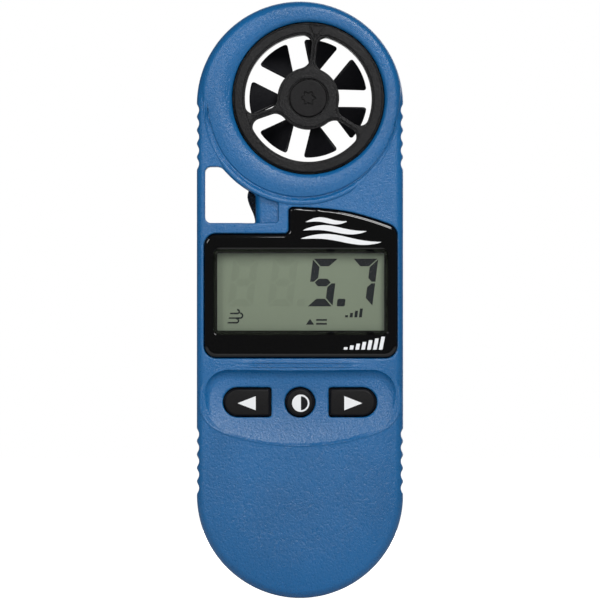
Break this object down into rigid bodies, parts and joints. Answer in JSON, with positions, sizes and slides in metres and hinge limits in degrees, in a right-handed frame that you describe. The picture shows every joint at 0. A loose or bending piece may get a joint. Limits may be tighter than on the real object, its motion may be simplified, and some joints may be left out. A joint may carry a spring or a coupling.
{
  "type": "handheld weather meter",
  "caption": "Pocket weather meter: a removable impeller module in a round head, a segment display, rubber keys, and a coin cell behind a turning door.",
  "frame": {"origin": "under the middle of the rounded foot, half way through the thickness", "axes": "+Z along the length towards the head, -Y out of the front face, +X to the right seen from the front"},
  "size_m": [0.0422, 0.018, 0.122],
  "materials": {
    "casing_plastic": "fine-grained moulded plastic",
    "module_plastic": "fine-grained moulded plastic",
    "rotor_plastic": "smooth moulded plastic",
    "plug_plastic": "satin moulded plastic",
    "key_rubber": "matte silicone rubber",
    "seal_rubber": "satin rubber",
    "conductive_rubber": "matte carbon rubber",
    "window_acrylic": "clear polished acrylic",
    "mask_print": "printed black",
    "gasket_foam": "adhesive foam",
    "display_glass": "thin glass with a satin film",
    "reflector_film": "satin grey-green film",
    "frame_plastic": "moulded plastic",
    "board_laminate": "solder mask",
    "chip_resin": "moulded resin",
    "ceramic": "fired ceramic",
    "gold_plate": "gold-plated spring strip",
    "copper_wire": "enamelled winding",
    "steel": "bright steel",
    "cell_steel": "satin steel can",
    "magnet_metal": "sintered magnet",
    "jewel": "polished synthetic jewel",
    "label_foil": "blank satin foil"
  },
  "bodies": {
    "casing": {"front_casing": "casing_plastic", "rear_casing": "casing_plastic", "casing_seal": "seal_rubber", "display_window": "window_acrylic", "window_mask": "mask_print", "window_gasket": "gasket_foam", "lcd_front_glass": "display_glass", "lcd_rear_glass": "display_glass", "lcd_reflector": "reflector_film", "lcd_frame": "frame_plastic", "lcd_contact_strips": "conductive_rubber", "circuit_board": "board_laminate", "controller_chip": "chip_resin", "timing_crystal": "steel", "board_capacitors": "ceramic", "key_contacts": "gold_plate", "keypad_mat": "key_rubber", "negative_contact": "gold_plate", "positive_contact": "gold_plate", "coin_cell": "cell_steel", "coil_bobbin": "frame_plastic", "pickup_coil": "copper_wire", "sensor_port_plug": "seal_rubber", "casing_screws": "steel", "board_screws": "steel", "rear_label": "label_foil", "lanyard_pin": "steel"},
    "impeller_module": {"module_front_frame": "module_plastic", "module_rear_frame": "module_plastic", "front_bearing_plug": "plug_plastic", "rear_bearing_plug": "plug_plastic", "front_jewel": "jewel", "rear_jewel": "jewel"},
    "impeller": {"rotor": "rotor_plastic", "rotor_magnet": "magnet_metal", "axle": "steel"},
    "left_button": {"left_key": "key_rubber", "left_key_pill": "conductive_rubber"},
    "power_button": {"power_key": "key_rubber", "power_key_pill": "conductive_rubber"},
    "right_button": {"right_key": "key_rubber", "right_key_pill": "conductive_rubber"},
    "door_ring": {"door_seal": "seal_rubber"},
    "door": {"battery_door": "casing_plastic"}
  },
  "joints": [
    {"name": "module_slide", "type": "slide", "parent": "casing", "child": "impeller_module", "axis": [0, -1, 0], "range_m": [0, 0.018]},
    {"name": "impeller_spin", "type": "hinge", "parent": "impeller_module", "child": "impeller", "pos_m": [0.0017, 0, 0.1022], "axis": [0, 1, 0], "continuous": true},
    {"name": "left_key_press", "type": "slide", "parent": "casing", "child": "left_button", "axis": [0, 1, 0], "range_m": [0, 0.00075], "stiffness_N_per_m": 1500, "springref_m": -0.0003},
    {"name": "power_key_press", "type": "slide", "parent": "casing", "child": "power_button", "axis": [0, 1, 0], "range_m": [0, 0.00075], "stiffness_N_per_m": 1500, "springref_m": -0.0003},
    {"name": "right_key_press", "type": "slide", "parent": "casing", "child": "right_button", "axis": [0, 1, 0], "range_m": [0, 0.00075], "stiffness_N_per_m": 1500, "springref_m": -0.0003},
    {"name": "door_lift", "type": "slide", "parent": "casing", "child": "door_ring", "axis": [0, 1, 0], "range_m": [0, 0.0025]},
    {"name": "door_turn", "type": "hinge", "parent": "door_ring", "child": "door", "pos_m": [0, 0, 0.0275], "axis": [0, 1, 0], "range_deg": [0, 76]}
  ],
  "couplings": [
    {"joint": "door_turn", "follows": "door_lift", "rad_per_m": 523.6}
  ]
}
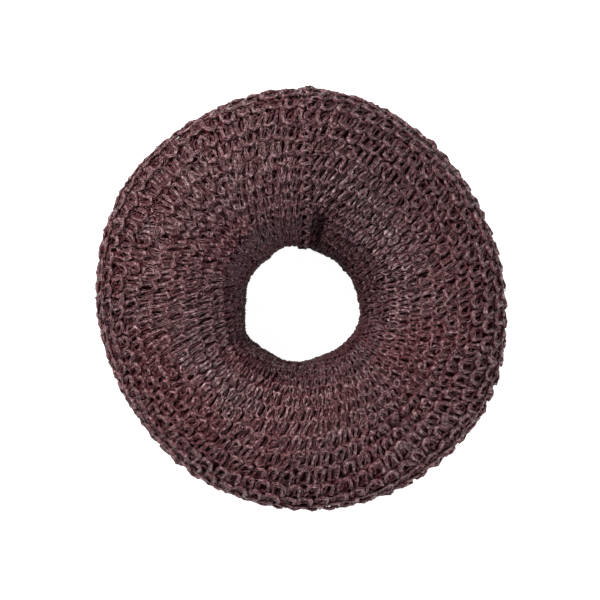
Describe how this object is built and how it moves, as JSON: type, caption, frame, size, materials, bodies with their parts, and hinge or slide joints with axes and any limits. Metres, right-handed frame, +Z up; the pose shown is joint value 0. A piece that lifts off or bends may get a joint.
——
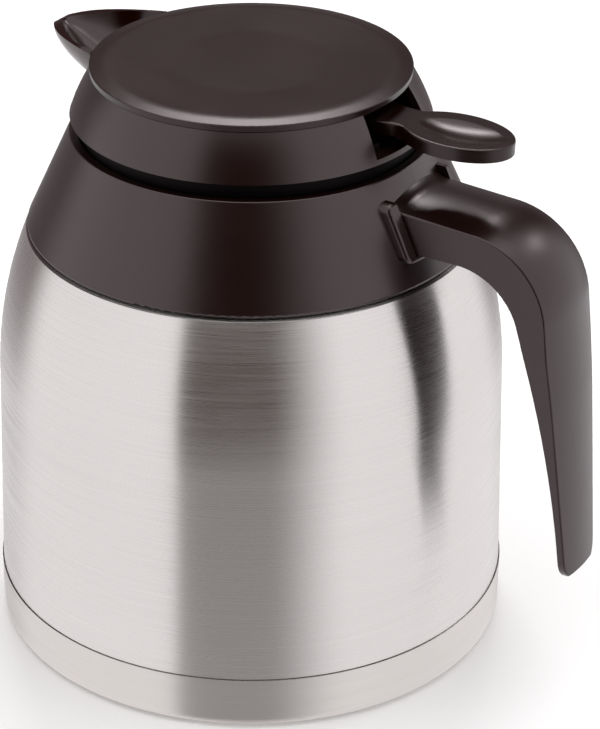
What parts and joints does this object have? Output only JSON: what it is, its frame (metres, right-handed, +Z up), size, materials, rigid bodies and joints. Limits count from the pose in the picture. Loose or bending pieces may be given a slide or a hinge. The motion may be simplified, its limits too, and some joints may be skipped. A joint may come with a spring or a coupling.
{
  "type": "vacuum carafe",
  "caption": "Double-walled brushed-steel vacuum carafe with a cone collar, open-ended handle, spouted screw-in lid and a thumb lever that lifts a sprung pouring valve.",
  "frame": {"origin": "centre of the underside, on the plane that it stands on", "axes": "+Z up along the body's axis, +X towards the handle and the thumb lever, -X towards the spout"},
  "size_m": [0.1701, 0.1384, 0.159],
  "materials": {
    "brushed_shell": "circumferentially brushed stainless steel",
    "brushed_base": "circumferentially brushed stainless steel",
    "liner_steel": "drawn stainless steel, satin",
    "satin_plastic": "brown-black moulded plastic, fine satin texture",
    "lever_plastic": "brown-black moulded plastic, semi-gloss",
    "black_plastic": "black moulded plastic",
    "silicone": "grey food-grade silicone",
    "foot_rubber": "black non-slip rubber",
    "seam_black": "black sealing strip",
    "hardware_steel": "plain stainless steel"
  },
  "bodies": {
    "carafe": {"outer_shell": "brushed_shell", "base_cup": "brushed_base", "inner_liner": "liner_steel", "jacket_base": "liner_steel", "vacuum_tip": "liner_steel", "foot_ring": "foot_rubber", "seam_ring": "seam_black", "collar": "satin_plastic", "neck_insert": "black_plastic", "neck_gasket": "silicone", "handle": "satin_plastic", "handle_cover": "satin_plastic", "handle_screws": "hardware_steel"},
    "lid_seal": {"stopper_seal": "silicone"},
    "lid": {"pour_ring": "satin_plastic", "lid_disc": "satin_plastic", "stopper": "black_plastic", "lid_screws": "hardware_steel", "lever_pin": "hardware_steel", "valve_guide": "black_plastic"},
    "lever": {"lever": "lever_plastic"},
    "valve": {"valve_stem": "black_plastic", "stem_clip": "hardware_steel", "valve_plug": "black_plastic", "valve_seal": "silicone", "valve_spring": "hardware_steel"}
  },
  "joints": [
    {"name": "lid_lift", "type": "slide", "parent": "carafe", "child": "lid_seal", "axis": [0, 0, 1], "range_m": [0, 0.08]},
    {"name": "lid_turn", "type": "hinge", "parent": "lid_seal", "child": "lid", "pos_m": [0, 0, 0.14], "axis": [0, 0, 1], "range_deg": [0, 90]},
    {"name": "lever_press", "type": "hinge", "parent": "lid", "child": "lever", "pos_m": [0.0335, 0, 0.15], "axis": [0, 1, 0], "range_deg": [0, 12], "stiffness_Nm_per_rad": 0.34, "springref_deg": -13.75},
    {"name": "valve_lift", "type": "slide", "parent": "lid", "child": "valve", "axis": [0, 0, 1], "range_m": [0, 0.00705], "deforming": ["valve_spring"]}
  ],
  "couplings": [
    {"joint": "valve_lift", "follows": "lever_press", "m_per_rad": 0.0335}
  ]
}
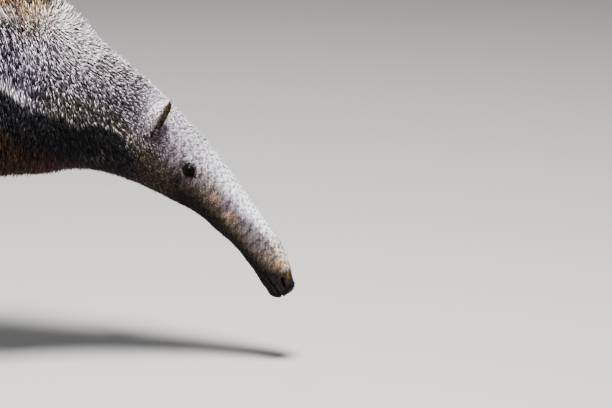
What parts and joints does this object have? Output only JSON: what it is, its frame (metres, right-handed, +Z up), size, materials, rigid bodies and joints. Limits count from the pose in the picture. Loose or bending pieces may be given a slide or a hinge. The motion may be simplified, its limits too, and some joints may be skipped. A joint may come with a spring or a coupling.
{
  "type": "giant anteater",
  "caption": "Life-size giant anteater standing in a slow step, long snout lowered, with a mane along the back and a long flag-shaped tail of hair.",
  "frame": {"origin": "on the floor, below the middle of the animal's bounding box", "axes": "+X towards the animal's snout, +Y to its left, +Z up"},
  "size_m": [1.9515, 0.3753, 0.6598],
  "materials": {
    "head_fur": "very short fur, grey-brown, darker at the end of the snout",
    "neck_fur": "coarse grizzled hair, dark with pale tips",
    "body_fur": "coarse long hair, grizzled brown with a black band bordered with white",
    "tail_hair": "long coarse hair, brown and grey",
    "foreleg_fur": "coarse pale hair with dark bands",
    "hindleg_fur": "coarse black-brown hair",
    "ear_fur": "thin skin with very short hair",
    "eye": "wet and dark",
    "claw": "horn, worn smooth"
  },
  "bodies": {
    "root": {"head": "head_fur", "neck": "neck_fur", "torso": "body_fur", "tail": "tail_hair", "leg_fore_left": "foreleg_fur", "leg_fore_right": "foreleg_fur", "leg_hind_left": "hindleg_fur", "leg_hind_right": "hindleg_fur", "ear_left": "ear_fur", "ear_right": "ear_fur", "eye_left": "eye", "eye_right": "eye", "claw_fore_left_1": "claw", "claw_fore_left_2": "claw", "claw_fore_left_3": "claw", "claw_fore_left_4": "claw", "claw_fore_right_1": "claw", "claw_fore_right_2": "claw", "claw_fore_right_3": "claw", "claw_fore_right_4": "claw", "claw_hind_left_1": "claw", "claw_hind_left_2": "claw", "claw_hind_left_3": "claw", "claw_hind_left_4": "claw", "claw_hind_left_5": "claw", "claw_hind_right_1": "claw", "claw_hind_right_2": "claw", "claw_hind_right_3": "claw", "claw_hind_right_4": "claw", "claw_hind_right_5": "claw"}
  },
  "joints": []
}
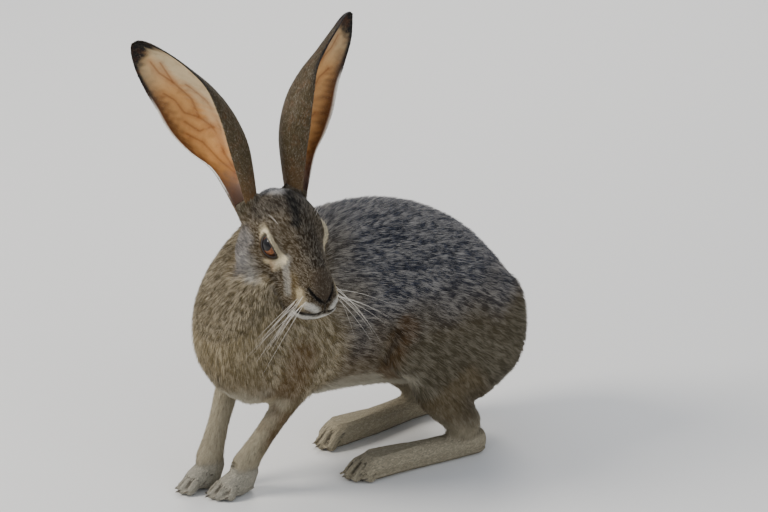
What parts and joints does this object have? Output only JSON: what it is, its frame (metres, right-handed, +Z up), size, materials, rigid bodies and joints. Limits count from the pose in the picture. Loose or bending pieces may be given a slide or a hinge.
——
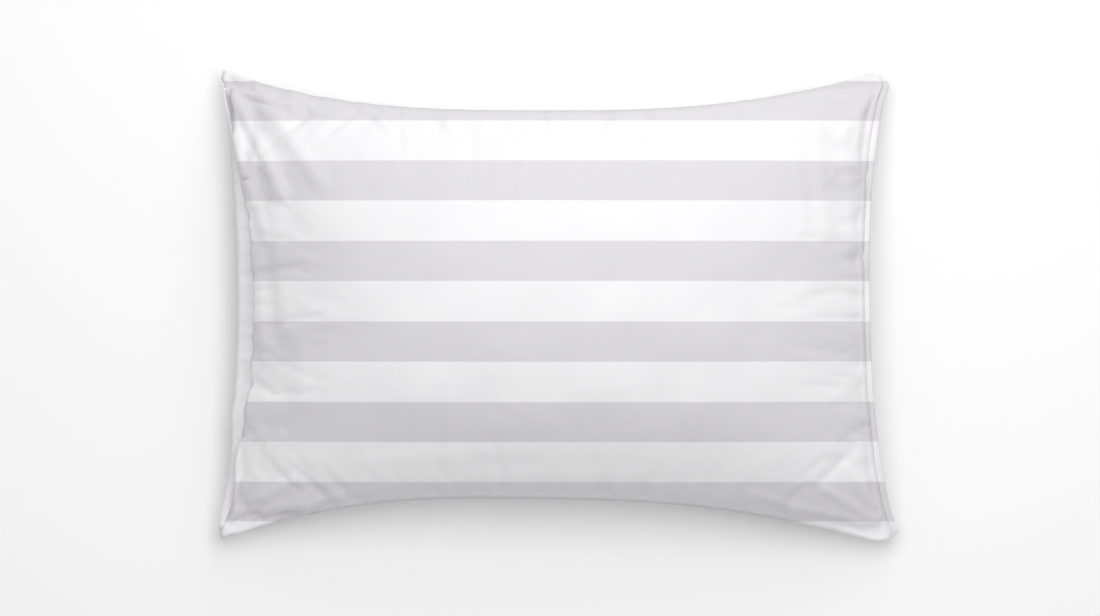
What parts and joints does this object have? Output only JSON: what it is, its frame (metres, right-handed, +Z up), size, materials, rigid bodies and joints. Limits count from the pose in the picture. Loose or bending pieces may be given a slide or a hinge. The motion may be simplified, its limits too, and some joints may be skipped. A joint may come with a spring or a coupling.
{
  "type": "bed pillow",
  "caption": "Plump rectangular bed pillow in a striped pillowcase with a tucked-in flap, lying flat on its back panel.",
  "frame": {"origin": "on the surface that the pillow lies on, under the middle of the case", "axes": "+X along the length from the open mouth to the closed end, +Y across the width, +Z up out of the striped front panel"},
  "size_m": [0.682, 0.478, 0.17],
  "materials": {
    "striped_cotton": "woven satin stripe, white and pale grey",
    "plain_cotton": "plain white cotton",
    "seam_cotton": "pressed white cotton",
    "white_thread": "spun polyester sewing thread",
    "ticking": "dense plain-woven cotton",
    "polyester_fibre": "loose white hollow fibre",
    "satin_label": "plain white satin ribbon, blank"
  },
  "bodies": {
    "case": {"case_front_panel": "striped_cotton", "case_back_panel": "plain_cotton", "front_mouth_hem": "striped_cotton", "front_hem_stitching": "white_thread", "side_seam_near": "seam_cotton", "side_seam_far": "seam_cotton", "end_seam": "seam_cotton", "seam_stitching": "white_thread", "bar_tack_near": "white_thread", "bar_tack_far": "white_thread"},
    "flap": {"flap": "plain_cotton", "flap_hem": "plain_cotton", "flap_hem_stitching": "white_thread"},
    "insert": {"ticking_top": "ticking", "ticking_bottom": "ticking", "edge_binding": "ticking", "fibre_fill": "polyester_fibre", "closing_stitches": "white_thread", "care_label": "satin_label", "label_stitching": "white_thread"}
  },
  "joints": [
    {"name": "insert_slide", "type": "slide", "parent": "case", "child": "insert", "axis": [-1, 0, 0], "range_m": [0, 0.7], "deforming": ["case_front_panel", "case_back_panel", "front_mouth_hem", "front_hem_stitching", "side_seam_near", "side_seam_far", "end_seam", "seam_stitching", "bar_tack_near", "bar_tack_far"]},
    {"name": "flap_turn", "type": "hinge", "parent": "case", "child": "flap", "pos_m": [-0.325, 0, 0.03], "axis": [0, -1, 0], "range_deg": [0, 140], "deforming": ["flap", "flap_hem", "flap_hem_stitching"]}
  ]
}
——
WHAT YOU ARE ASKED TO DO =>
A line counts if it holds the word "lifts". Work out how many lines in the listing count, and give only that number.

SOLUTION FOR THIS TASK =>
2